The Syrian Observatory for Human Rights, an opposition war monitor, put the death toll from U.S. strikes at 11 Iranian-backed fighters — including six at an arms depot in the Harabesh neighborhood in the city of Deir el-Zour and five others at military posts near the towns of Mayadeen and Boukamal.

Rami Abdurrahman who heads the Observatory said three rockets were fired earlier Friday at al-Omar oil field in Deir el-Zour that houses U.S. troops, an apparent retaliation to the American strikes.

The Associated Press could not immediately independently confirm the activist reports. Iran and Syria did not immediately acknowledge the strikes, nor did their officials at the United Nations in New York respond to requests for comment from the AP.

Iran’s paramilitary Revolutionary Guard, which answers only to Supreme Leader Ayatollah Ali Khamenei, has been suspected of carrying out attacks with bomb-carrying drones across the wider Middle East.

The exchange of strikes came as Saudi Arabia and Iran have been working toward reopening embassies in each other’s countries. The kingdom also acknowledged efforts to reopen a Saudi embassy in Syria, whose embattled President Bashar Assad has been backed by Iran in his country’s long war.

U.S. Army Gen.
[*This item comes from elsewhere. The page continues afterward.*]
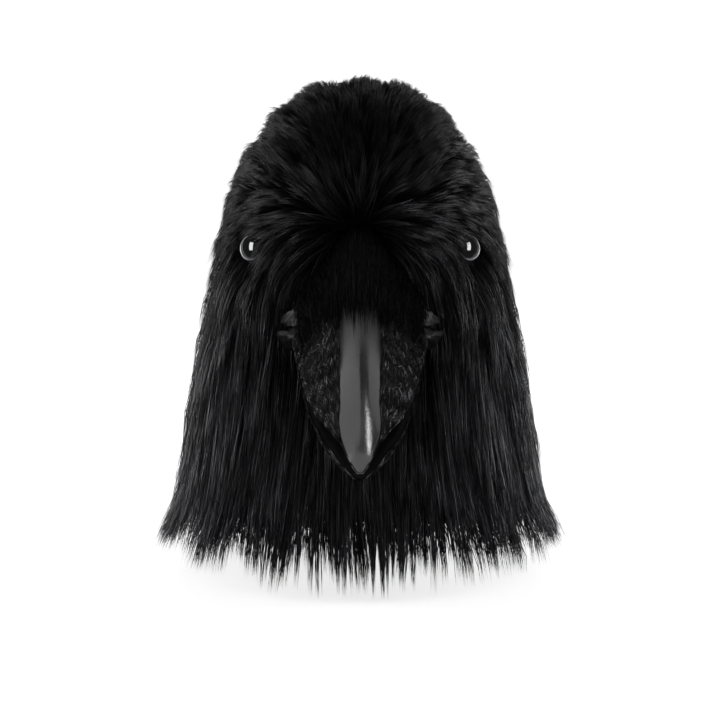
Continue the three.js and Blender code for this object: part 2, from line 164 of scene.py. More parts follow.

Michael “Erik” Kurilla, the head of the American military’s Central Command, warned that its forces could carry out additional strikes if needed. “We are postured for scalable options in the face of any additional Iranian attacks,” Kurilla said in a statement.

Addressing the U.S. House Armed Services Committee on Thursday, Kurilla warned lawmakers that the “Iran of today is exponentially more militarily capable than it was even five years ago.” He pointed to Iran’s arsenal of ballistic missiles and bomb-carrying drones.

“What Iran does to hide its hand is they use Iranian proxies,” Kurilla said.

According to officials, Iran has launched 80 attacks against U.S. forces and locations in Iraq and Syria since January 2021. The vast majority of those have been in Syria.

Diplomacy to deescalate the exchange appeared to begin immediately. The foreign minister of Qatar spoke by phone with U.S. National Security Adviser Jake Sullivan as well as Iranian Foreign Minister Hossein Amirabdollahian, the Qatari state news agency report. Doha has been an interlocutor between Iran and the U.S. recently amid tensions over Tehran’s nuclear program.

Austin said he authorized the retaliatory strikes at the direction of President Joe Biden.

“As President Biden has made clear, we will take all necessary measures to defend our people and will always respond at a time and place of our choosing,” Austin said. “No group will strike our troops with impunity.”

The U.S. under Biden has struck Syria previously over tensions with Iran — in February and June of 2021, as well as August 2022.

Dareen Khalifa, a senior Syria analyst with the Brussels-based International Crisis Group, said that while Thursday’s exchange of strikes comes at a sensitive political moment due to the “overall deterioration of U.S.-Iran relations and the stalling of the nuclear talks,” she does not expect a significant escalation.

“These tit-for-tat strikes have been ongoing for a long time,” Khalifa said, although she noted that they usually do not result in casualties.

While “the risk of an escalatory cycle is there,” she said, “I think the Biden administration won’t be eager to escalate in Syria now and will instead have a relatively measured response.”

Since the U.S. drone strike that killed Revolutionary Guard Gen. Qassem Soleimani in 2020, Iran has sought “to make life difficult for U.S. forces stationed east of the Euphrates,” said Hamidreza Azizi, an expert with the German Institute for International and Security Affairs.

“Iran increased its support for local proxies in Deir el-Zour while trying to ally with the tribal forces in the area,” Azizi wrote in a recent analysis. “Due to the geographical proximity, Iraqi groups also intensified their activities in the border strip with Syria and in the Deir el-Zour province.”

The strikes come during the Muslim holy month of Ramadan.

Syria’s war began with the 2011 Arab Spring protests that roiled the wider Middle East and toppled governments in Egypt, Libya, Tunisia and Yemen. It later morphed into a regional proxy conflict that has seen Russia and Iran back Assad. The United Nations estimates over 300,000 civilians have been killed in the war. Those figures do not include soldiers and insurgents killed in the conflict; their numbers are believed to be in the tens of thousands.